Companioning the Self

Some days when I wake
Sadness walks by
leaving a trail of tears.

Her best friend
follows behind
gathering the tears.

They make a pair,
the one who weeps,
the one who waits

as long as it takes.
As long as it takes.

I have been training myself to be that best friend…to turn toward my difficulties instead of away. It hasn’t been easy. My preference has been to run away. To distract myself. And as technology has added more and more places to escape to, I have indulged myself more and more.

What turned the corner for me was my discovery of Mark Epstein who explains the work of British pediatrician and child analyst D.W. Winnicott from a Buddhist perspective. In his book “The Trauma of Everyday Life”, he has this to say:

“In Winnicott’s language, the therapist creates a holding environment, a field of awareness, that mimics that of the early parent-infant bond. It does not duplicate it, but it is close enough that a sense of safety is re-established and ones defenses are allowed to relax. In the Buddha’s experience, the relational aspects of Winnicott’s therapy were collapsed into meditation. In this case, the capacity to make the mind into an object of mindfulness, to know the mind knowing, created a holding environment for the entire range of his emotional experience.”

It was the idea of meditation as a holding environment that intrigued me. I had never been successful at sustaining a meditation practice. But as I began with this idea of holding myself in meditation, the experience shifted from a “should do” into a “want to”.

Meditation didn’t remove the temptation to escape. Rather it offered an attunement that fostered an awareness of when I was “going away” and gave me a choice point: do I want this (distraction) or this (holding)? Little by little, I strengthened my choice to stay.
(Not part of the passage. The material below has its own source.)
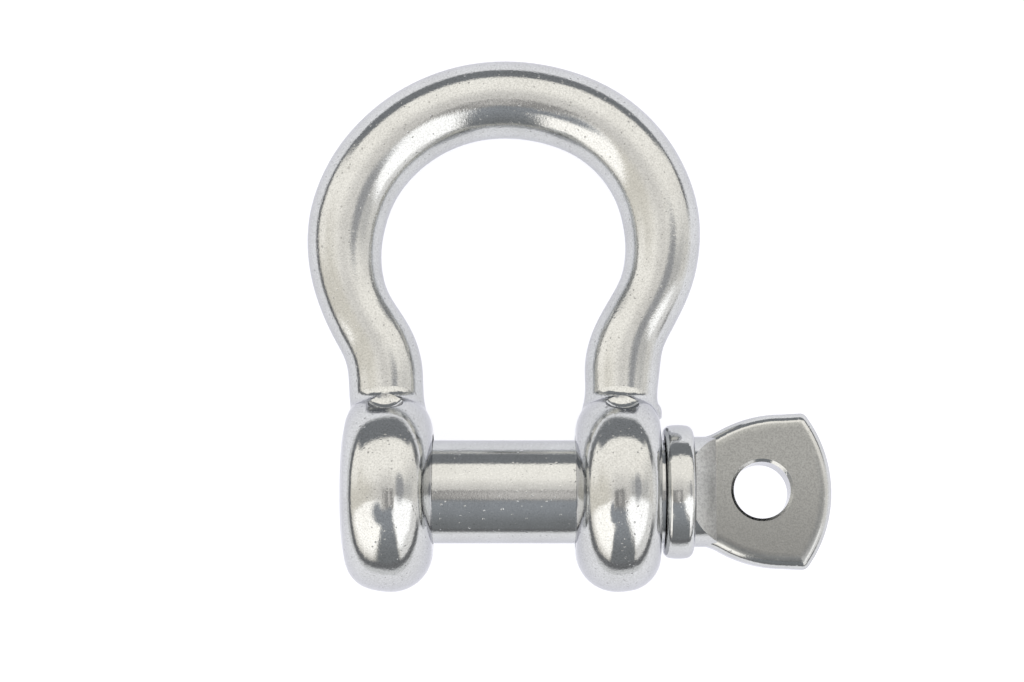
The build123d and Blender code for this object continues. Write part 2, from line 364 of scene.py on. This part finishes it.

It’s a practice, not perfection. As I have mentioned before, I am not totally immune to the distraction of shiny things. I still go down internet rabbit holes, scroll into oblivion on Pinterest, and monitor my smartphone more than I need to. But I am conscious of what I am doing which leads me more and more to companioning the self when I need it…as long as it takes

4 Thoughts

  1. I have dipped in and out of meditation practice for many years. For the past few months it has become rewarding again, maybe as a result of starting to volunteer with Hospice, and also of choosing to have a lot more solitude, finding it to be nurturing and grounding. On the Hospice reading list is The Five Invitations, by Frank Ostaseski. I’m in the middle of it, finding it, and him, to be wise and helpful.

    Joe

    j

    1. Hi Joe. Id love to hear more about your hospice work. And thanks for the mention of The Five Invitations…sounds intriguing. I’m on my second read through of Oliver Burkeman’s Meditations for Mortals and finding it simple yet brilliant.